Mais atrás os homens-bons vão-se perfilando, acotovelando, disputando a sombra do pálio, um lugar na fila da frente do consistório e a generosidade do povo que os aplaude sem entender o que se passa. O povo é assim, é generoso por natureza e não gosta de arriscar – mais vale um borracho na frigideira que dois papa-figos empoleirados na antena da televisão.
A festa promete fados e guitarradas, folclore e sevilhanas, banda filarmónica e quermesse, comes-e-bebes e benzeduras. Quanto ao resto, à árdua tarefa de fazer renascer o orgulho ferido de uma paróquia sem rumo certo e sem futuro pensado, talvez lá mais para as férias grandes, quando o povo estiver ainda mais distraído a comer tremoços e a beber minis nas Pedras Negras, pois o que interessa agora é quem vai ser o prior, o sacristão, o mordomo e o anjinho. Interessa definir com o rigor gasparino quem vai levar a bandeira, quem vai pedir esmola, tocar o sino, beijar as criancinhas e subir ao púlpito para nos maçar de tédio. O burro do presépio há muito que foi mandatado e o seu lugar não é discutível. Pena que não se enxergue, já que o pio Bento não o proscreveu tal como fez com a Cornélia.
Este filme já o vi vezes sem conta e o final não é feliz, invariavelmente traduz-se não em quem ganha mas sim em quem perde. Não se trata de mérito mas de falta dele. Por inércia, por inépcia, por falta de senso, por não se saber ver para além do umbigo untuoso e cheio de cotão. Manter as capelinhas é a maior das necessidades da alma e do corpo.

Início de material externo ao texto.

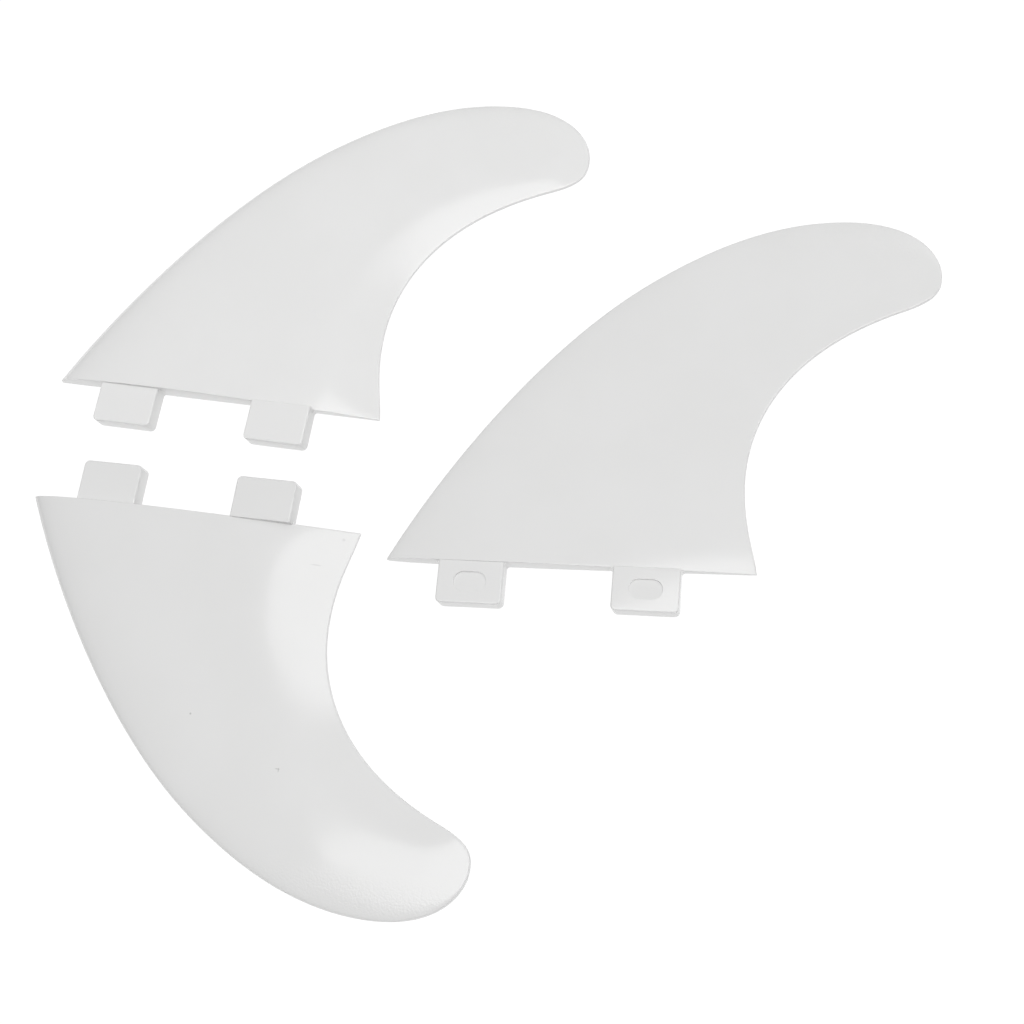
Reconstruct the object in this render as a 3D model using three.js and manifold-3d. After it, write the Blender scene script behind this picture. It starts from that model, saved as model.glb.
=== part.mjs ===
// A thruster set of three surfboard fins, lying loose on a flat surface, in millimetres with +Z up.
// The centre fin has a symmetric foil. The left and right fins mirror each other: the inside face
// is flat and the outside face is foiled.
// Every fin is one solid moulding: a swept blade with two box tabs that plug into the board.
// A fin's own frame has x from the leading corner back along the base, y towards the tip and z
// through the thickness.

import * as THREE from 'three';
import { mergeVertices } from 'three/addons/utils/BufferGeometryUtils.js';
import Module from 'manifold-3d';

const wasm = await Module();
wasm.setup();

// Blade outline, as cubic curves: start, two handles, end
const BASE_LENGTH = 117.6;
const DEPTH = 119.6;
const REACH = 171.5;
const TIP_END = [REACH, 100.5];
const LEADING_EDGE = [
  [[0, 0], [14.2, 28.5], [43.9, 73.7], [79.3, 97.6]],
  [[79.3, 97.6], [98.1, 110.3], [118.7, DEPTH], [140.5, DEPTH]],
  [[140.5, DEPTH], [164.8, DEPTH], [REACH, 107.1], TIP_END],
];
const TRAILING_EDGE = [
  [[BASE_LENGTH, 0], [116.6, 7.1], [112.7, 15.5], [112.7, 29.3]],
  [[112.7, 29.3], [112.7, 49.4], [123.3, 74.1], [160.1, 88.4]],
  [[160.1, 88.4], [170.7, 92.5], [REACH, 96.1], TIP_END],
];

// Blade section: full thickness at the base, thinning with the chord towards the tip
const CENTRE_THICKNESS = 7.2;
const SIDE_THICKNESS = 7.9;
const LEADING_THICKNESS = 1.4;
const TRAILING_THICKNESS = 1.1;
const EDGE_ROUND = 0.4;

// Tabs, which hang from the base face, the plane y = 0
const TAB_STARTS = [17.9, 73.5];
const TAB_WIDTH = 21.2;
const TAB_DEPTH = 13.8;
const TAB_THICKNESS = 6.3;
const TAB_CORNER = 1.8;
const TAB_BEVEL = 0.6;
const TAB_OVERLAP = 0.3;
const ROOT_FILLET = 1.2;
const SIDE_TAB_FLOOR = 0.3;

// Screw seat: a stadium-shaped ramp in one face of each tab, deepest on the blade side
const SEAT_LENGTH = 10.5;
const SEAT_WIDTH = 6.3;
const SEAT_CENTRE = 6.6;
const SEAT_DEPTH = 0.45;
const SEAT_RAMP = THREE.MathUtils.degToRad(5);

// Mesh fineness
const BLADE_ROWS = 24;
const BLADE_COLUMNS = 14;

function edgePath(segments) {
  const path = new THREE.CurvePath();
  for (const points of segments) {
    path.add(new THREE.CubicBezierCurve(...points.map(([x, y]) => new THREE.Vector2(x, y))));
  }
  return path;
}

const leadingEdge = edgePath(LEADING_EDGE);
const trailingEdge = edgePath(TRAILING_EDGE);

// Thickness form of a classic foil: round nose, fullest at 30 % of the chord, thin tail
function foil(s) {
  const form = 0.2969 * Math.sqrt(s) - 0.126 * s - 0.3516 * s ** 2 + 0.2843 * s ** 3 - 0.1036 * s ** 4;
  return 10 * form;
}

// Blade thickness at fraction s of a chord of the given length
function thicknessAt(s, chord, fullThickness) {
  const size = chord / BASE_LENGTH;
  const tail = THREE.MathUtils.lerp(LEADING_THICKNESS, TRAILING_THICKNESS, Math.sqrt(size));
  const edge = THREE.MathUtils.lerp(LEADING_THICKNESS, tail, s);
  return edge + (fullThickness - LEADING_THICKNESS) * size * foil(s);
}

// One section of the blade, from leading to trailing edge: the upper line and the lower line
function section(q, fin) {
  const lead = leadingEdge.getPoint(q);
  const trail = trailingEdge.getPoint(q);
  const chord = lead.distanceTo(trail);
  const inset = Math.min(EDGE_ROUND, chord / 4);
  const stops = [];
  for (let i = 0; i <= BLADE_COLUMNS; i++) {
    stops.push(inset + (chord - 2 * inset) * (1 - Math.cos((Math.PI * i) / BLADE_COLUMNS)) / 2);
  }
  stops.unshift(0);
  stops.push(chord);
  const upper = [];
  const lower = [];
  stops.forEach((distance, i) => {
    const s = chord > 0 ? distance / chord : 0;
    const point = lead.clone().lerp(trail, s);
    const thickness = thicknessAt(s, chord, fin.thickness);
    const isEnd = i === 0 || i === stops.length - 1;
    const corner = isEnd ? inset : 0;
    const top = (fin.symmetric ? thickness / 2 : thickness) - corner;
    const bottom = (fin.symmetric ? -thickness / 2 : 0) + corner;
    upper.push([point.x, point.y, top]);
    lower.push([point.x, point.y, bottom]);
  });
  return { upper, lower };
}

// The blade: sections swept from the base to the tip, closed by the base face
function bladeGeometry(fin) {
  const rows = [];
  for (let i = 0; i <= BLADE_ROWS; i++) {
    rows.push(section(Math.sin((Math.PI / 2) * (i / BLADE_ROWS)), fin));
  }
  const positions = [];
  const quad = (a, b, c, d) => positions.push(...a, ...b, ...c, ...a, ...c, ...d);
  const last = rows[0].upper.length - 1;
  for (let i = 0; i < BLADE_ROWS; i++) {
    const { upper: u0, lower: l0 } = rows[i];
    const { upper: u1, lower: l1 } = rows[i + 1];
    for (let j = 0; j < last; j++) {
      quad(u0[j], u0[j + 1], u1[j + 1], u1[j]);
      quad(l0[j + 1], l0[j], l1[j], l1[j + 1]);
    }
    quad(l0[0], u0[0], u1[0], l1[0]);
    quad(u0[last], l0[last], l1[last], u1[last]);
  }
  const { upper, lower } = rows[0];
  for (let j = 0; j < last; j++) {
    quad(lower[j], lower[j + 1], upper[j + 1], upper[j]);
  }
  const geometry = new THREE.BufferGeometry();
  geometry.setAttribute('position', new THREE.Float32BufferAttribute(positions, 3));
  return geometry;
}

// A closed geometry as a solid, and a solid back as a geometry
function toSolid(geometry) {
  const bare = geometry.clone();
  bare.deleteAttribute('normal');
  bare.deleteAttribute('uv');
  const merged = mergeVertices(bare, 1e-4);
  const triangles = [];
  for (let i = 0; i < merged.index.count; i += 3) {
    const [a, b, c] = [0, 1, 2].map((k) => merged.index.getX(i + k));
    if (a !== b && b !== c && c !== a) triangles.push(a, b, c);
  }
  return new wasm.Manifold(new wasm.Mesh({
    numProp: 3,
    vertProperties: new Float32Array(merged.attributes.position.array),
    triVerts: new Uint32Array(triangles),
  }));
}

function toGeometry(solid) {
  const mesh = solid.getMesh();
  const geometry = new THREE.BufferGeometry();
  geometry.setAttribute('position', new THREE.BufferAttribute(mesh.vertProperties, 3));
  geometry.setIndex(new THREE.BufferAttribute(mesh.triVerts, 1));
  return geometry;
}

// A box tab with round lower corners and bevelled edges, cut square where it meets the base
function tabGeometry(start, floor) {
  const end = start + TAB_WIDTH;
  const top = TAB_BEVEL + TAB_OVERLAP;
  const shape = new THREE.Shape();
  shape.moveTo(start, top);
  shape.lineTo(start, TAB_CORNER - TAB_DEPTH);
  shape.absarc(start + TAB_CORNER, TAB_CORNER - TAB_DEPTH, TAB_CORNER, Math.PI, 1.5 * Math.PI, false);
  shape.absarc(end - TAB_CORNER, TAB_CORNER - TAB_DEPTH, TAB_CORNER, 1.5 * Math.PI, 2 * Math.PI, false);
  shape.lineTo(end, top);
  const geometry = new THREE.ExtrudeGeometry(shape, {
    depth: TAB_THICKNESS - 2 * TAB_BEVEL,
    bevelThickness: TAB_BEVEL,
    bevelSize: TAB_BEVEL,
    bevelOffset: -TAB_BEVEL,
    bevelSegments: 2,
    curveSegments: 5,
  });
  geometry.translate(0, 0, floor + TAB_BEVEL);
  return geometry;
}

// The part of a tab's blank above the base face, which is trimmed off
function rootTrimGeometry(start, floor) {
  const reach = 2 * TAB_BEVEL;
  const geometry = new THREE.BoxGeometry(TAB_WIDTH + reach, reach, 2 * TAB_THICKNESS);
  geometry.translate(start + TAB_WIDTH / 2, TAB_OVERLAP + reach / 2, floor + TAB_THICKNESS / 2);
  return geometry;
}

// A concave fillet between the side of a tab and the base face; side is -1 in front, 1 behind
function filletGeometry(cornerX, side, low, high) {
  const shape = new THREE.Shape();
  shape.moveTo(-TAB_OVERLAP, TAB_OVERLAP);
  shape.lineTo(-TAB_OVERLAP, -ROOT_FILLET);
  shape.lineTo(0, -ROOT_FILLET);
  shape.absarc(ROOT_FILLET, -ROOT_FILLET, ROOT_FILLET, Math.PI, Math.PI / 2, true);
  shape.lineTo(ROOT_FILLET, TAB_OVERLAP);
  const geometry = new THREE.ExtrudeGeometry(shape, {
    depth: high - low,
    bevelEnabled: false,
    curveSegments: 4,
  });
  if (side < 0) geometry.rotateY(Math.PI).translate(0, 0, high - low);
  geometry.translate(cornerX, 0, low);
  return geometry;
}

// The cutter for a screw seat in the face at height faceZ; up is 1 for the upper face, -1 below
function seatGeometry(centreX, faceZ, up) {
  const radius = SEAT_WIDTH / 2;
  const run = SEAT_LENGTH / 2 - radius;
  const shape = new THREE.Shape();
  shape.absarc(run, 0, radius, -Math.PI / 2, Math.PI / 2, false);
  shape.absarc(-run, 0, radius, Math.PI / 2, 1.5 * Math.PI, false);
  const geometry = new THREE.ExtrudeGeometry(shape, {
    depth: 3 * SEAT_DEPTH,
    bevelEnabled: false,
    curveSegments: 10,
  });
  geometry.rotateX(-SEAT_RAMP);
  geometry.translate(0, 0, -SEAT_DEPTH);
  if (up < 0) geometry.rotateY(Math.PI);
  geometry.translate(centreX, -SEAT_CENTRE, faceZ);
  return geometry;
}

// The whole fin: blade, both tabs, their fillets and their screw seats
function finGeometry(fin) {
  const floor = fin.symmetric ? -TAB_THICKNESS / 2 : SIDE_TAB_FLOOR;
  let solid = toSolid(bladeGeometry(fin));
  for (const start of TAB_STARTS) {
    const blank = toSolid(tabGeometry(start, floor));
    solid = solid.add(blank.subtract(toSolid(rootTrimGeometry(start, floor))));
    for (const [corner, side] of [[start, -1], [start + TAB_WIDTH, 1]]) {
      const reach = corner + side * ROOT_FILLET;
      const bladeThere = thicknessAt(reach / BASE_LENGTH, BASE_LENGTH, fin.thickness) - 2 * EDGE_ROUND;
      const height = Math.min(bladeThere, TAB_THICKNESS - 2 * TAB_BEVEL);
      const low = fin.symmetric ? -height / 2 : floor + TAB_BEVEL;
      const high = fin.symmetric ? height / 2 : height;
      solid = solid.add(toSolid(filletGeometry(corner, side, low, high)));
    }
    const up = fin.symmetric ? 1 : -1;
    const face = fin.symmetric ? TAB_THICKNESS / 2 : floor;
    solid = solid.subtract(toSolid(seatGeometry(start + TAB_WIDTH / 2, face, up)));
  }
  return toGeometry(solid);
}

// The mirror image across the plane y = 0, with its triangles turned to face out again
function mirrored(geometry) {
  const image = geometry.clone().scale(1, -1, 1);
  const index = image.index;
  for (let i = 0; i < index.count; i += 3) {
    const second = index.getX(i + 1);
    index.setX(i + 1, index.getX(i + 2));
    index.setX(i + 2, second);
  }
  return image;
}

const WHITE_PLASTIC = { color: 0xf1f1ef, roughness: 0.28, metalness: 0 };

// A fin laid on the surface: turned to its heading, tipped onto its resting side and set down
function layDown(name, geometry, rest) {
  const mesh = new THREE.Mesh(geometry, new THREE.MeshStandardMaterial(WHITE_PLASTIC));
  mesh.name = name;
  mesh.rotation.set(rest.roll, rest.pitch, rest.heading, 'ZYX');
  mesh.position.set(rest.x, rest.y, 0);
  mesh.updateMatrixWorld();
  mesh.position.z = -new THREE.Box3().setFromObject(mesh, true).min.z;
  return mesh;
}

const degrees = THREE.MathUtils.degToRad;
const RESTS = {
  centre_fin: { x: -21.8, y: -26.7, heading: 0, roll: degrees(-0.62), pitch: degrees(0.37) },
  right_fin: { x: -147.6, y: 33.3, heading: degrees(-5.7), roll: 0, pitch: 0 },
  left_fin: { x: -149.7, y: -9.2, heading: degrees(-4.1), roll: 0, pitch: 0 },
};

const centreGeometry = finGeometry({ symmetric: true, thickness: CENTRE_THICKNESS });
const sideGeometry = finGeometry({ symmetric: false, thickness: SIDE_THICKNESS });

const finSet = new THREE.Group();
finSet.add(layDown('centre_fin', centreGeometry, RESTS.centre_fin));
finSet.add(layDown('right_fin', sideGeometry, RESTS.right_fin));
finSet.add(layDown('left_fin', mirrored(sideGeometry), RESTS.left_fin));

export default finSet;
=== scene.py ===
"""The thruster set of a shortboard: three loose surfboard fins in glossy white plastic.

Each CAD node is replaced by one finer moulding of the same size: a foiled blade with rounded
edges, fused with two box tabs that have round corners and a ramped screw seat.
Lengths are in metres. A fin's own frame has x from the leading corner back along the base, y
towards the tip and z through the thickness.
"""
import math

import bmesh
import bpy
import numpy as np
from mathutils import Matrix, Vector


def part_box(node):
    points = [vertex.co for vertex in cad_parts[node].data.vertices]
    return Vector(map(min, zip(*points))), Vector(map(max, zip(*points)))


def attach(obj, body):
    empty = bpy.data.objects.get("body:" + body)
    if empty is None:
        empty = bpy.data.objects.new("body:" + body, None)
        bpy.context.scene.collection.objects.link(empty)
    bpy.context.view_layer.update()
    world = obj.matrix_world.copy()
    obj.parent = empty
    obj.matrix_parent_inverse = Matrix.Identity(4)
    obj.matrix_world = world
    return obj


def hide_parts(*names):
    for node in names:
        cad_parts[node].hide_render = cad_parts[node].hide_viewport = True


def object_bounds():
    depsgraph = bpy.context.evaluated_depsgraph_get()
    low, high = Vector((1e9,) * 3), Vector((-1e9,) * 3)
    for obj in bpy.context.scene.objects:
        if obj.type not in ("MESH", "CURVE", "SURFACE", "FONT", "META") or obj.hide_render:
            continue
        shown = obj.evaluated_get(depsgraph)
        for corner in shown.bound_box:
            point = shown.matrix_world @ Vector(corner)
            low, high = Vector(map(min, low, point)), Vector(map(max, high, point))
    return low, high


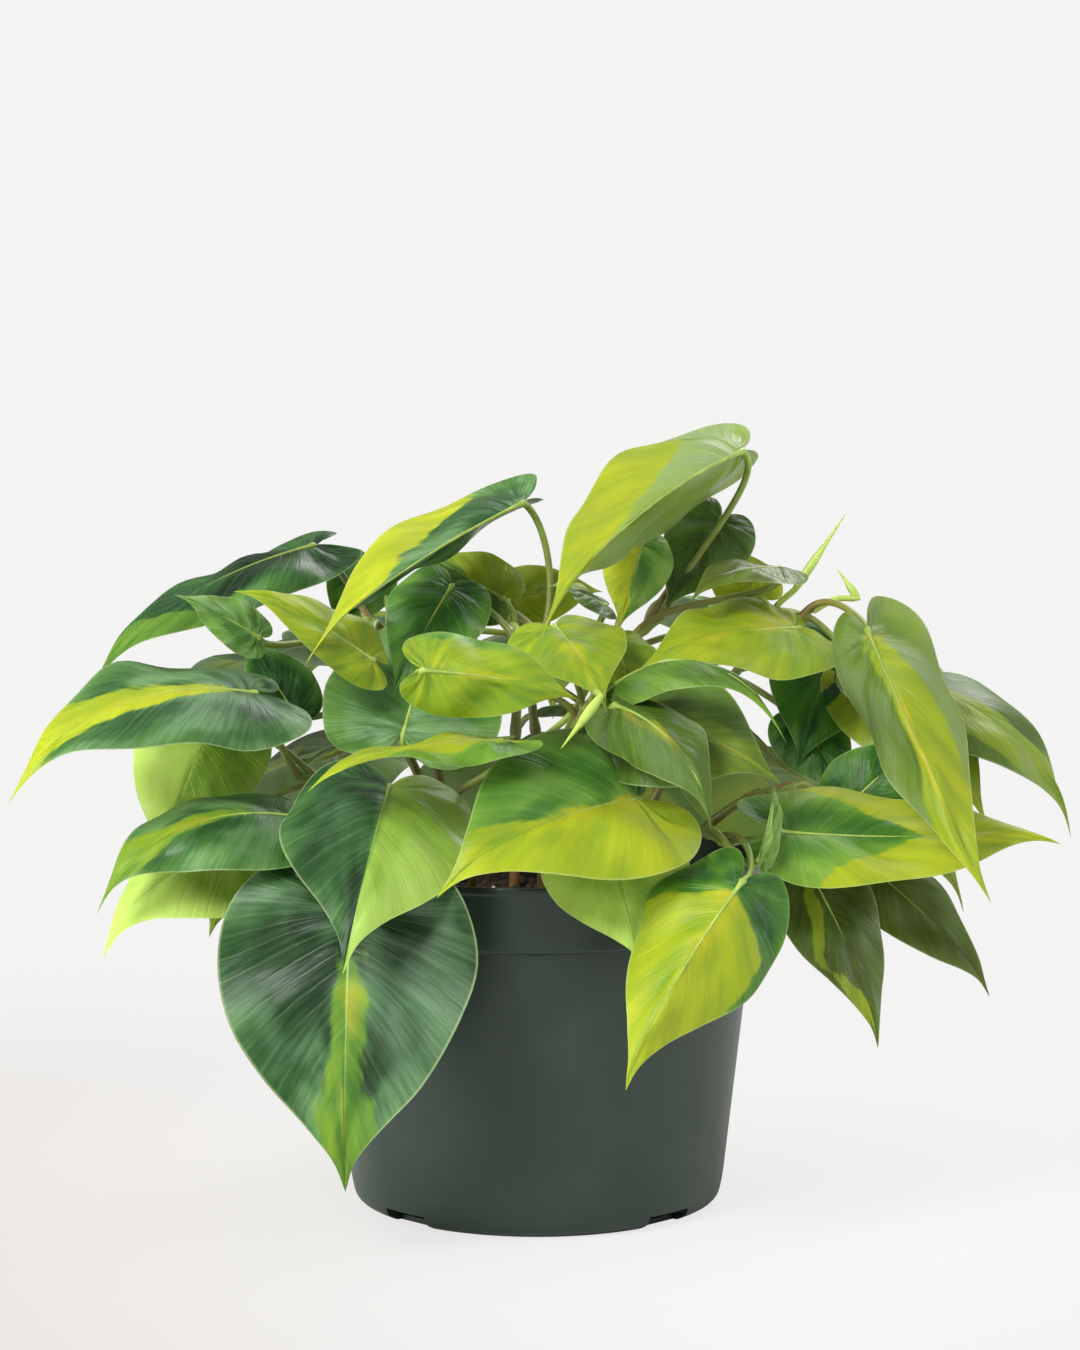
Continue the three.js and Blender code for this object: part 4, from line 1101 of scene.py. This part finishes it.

Mas eu cá por mim não vou dar abébias, não vou ser indulgente, vou fazer um caderno de encargos e dar a conhecer ponto-por-ponto o que me fará ter fé e acreditar num futuro melhor. Pois se me acusam de não ser exigente com aqueles em quem confiei, não será desta por falta de aviso. De hoje em diante vou-me dedicar a estabelecer os critérios que me farão decidir e vou dá-los a conhecer publicamente. Aqui! Não em retiros manhosos ou encontros à socapa. Aqui! À vista de todos! Aqui! Onde quem quiser pode entrar e partilhar. E depois sim, podemos ir aos Necas ou ao Fabioca mamar umas imperiais e chupar uns caracóis.